デイヴィッド・ホックニーのこと

David Hockney『Gregory Swimming Los Angeles March 31st 1982』
David Hockney『Gregory Swimming Los Angeles March 31st 1982』

まばゆいばかりのシミュラークルなプールサイドストーリー

暑い日が続くほど、プールのことがいやがおうにも気になる。
燦々と輝く太陽からのまばゆい陽光。
そして宝石のようにきらめく水面の美しさ。
肌が纏う水の質感、網膜にみなぎるあの物質としての水・・・
そういったものが好きなので、プールそのものが好きなのだ。

とはいえ、プールにはおいそれと通えないという人もいるだろう。
ホルガー・シューカイの名盤
『Movies』収録の「Cool in the Pool』を聴いて
デイヴィッド・ホックニーのプールの絵を眺めることを薦めよう。
ホックニーといえば、なんといっても
スイミング・プールからインスピレーションを得た、
色鮮やかなアクリルで描く「スイミングプールの絵画シリーズ」が有名だ。
それはそれでまさに水と光の平面上のシミュラークル。
仮に趣味のシミュラークルワールドなのだとしても、
これほど網膜に心地よいイメージはない。
水に戯れるように、絵に戯れるのもそう悪くもない。

ただ、個人的には、ホックニーに関しては、
80年代すでにポラロイドの写真のコラージュには
とても感銘を受けてきたのだが、
その後のホックニーのあの色鮮やかなポップアートには
どこかちょっと抵抗があった。

イギリスからアメリカ西海岸への移動とともに
20世紀のポップアートの巨匠に上り詰めた、
これほど明快なホックニーの芸術そのものを
理解するには多少の年月を要してしまったわけだ。
とはいえ『芸術家の肖像画―プールと2人の人物―』に
102億もの値がつくのだから
この美術界においてホックニーの価値、
人気のほどがうかがい知れるというものだ。

今では、あの楽観性が何ものにも増して眩しく思われる。
色彩の躍動、シンプリシティ。
ホックニー讃歌こそは、まさに生きることを肯定することを意味する。
ホックニーの絵の前で、誰の眉間にシワが寄るだろうか?
存在そのものが眩しいのだ。

ホックニーはピカソに多大な影響を受けてきた画家である。
まさにピカソこそがヒーローだという。
キュビズムからパースペクティブへと向かう波動の中、
一枚一枚異なった時間と視角が混在し
それら複数のポラロイド写真を合成することで、
視覚の盲点をあばきだすジョイナーフォト(つないだ写真)と呼ばれる世界が構築される。
まさにキュビズムが生んだ写真のマジック!
それがランダムに、自由気ままに構成されるのかと思いきや
台紙の上に線を引いて、緻密な計算のもとに編み上げられるものだという。
ポラロイドを並べただけの不規則な断片とも取れる
このコラージュは今見ても斬新だ。

ホックニーはその対象的な画家ベーコン、あるいは
友好を深めたポップアートの盟友ウォーホルと同じく同性愛者であった。
ウォーホルの日記には「ホックニーは可愛い。
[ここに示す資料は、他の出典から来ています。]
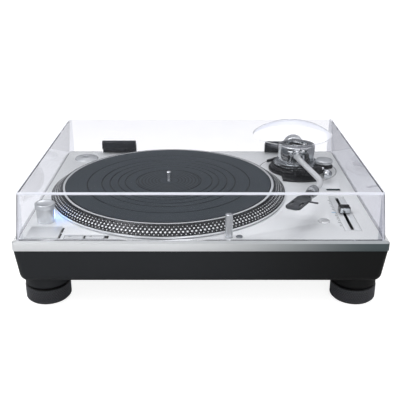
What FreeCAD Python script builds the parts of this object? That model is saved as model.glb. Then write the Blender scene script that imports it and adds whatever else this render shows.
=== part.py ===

奇跡みたいだ」
というような記述が残されているほどだ。
当時からホックニーは、カラフルなネクタイ、良質なニット、
あのトレードマークの髪型、あの大きな丸メガネといった
いかにも英国人らしいセンスのファッションをして
収まっているポラロイド写真では
同性からも大いに羨望されるキュートさ?を誇っていた。

So  What?(だからなんだというのだ?)
ということなのだが、やはり、
あの感性には同性愛者固有の繊細な美意識が横たわっている気がする。
我々のみている世界は、
まさに斯様なまでに多面的であるのだということか。

しかし、八十の声を聴いても制作意欲は衰えず
毎日30分ほど泳いだあとに、iPadを使用してスタイラス・ペンで作品を描いているんだとか。
なんとも貪欲で素敵な好奇心の持ち主である。
こんな風に歳を重ねたいものである。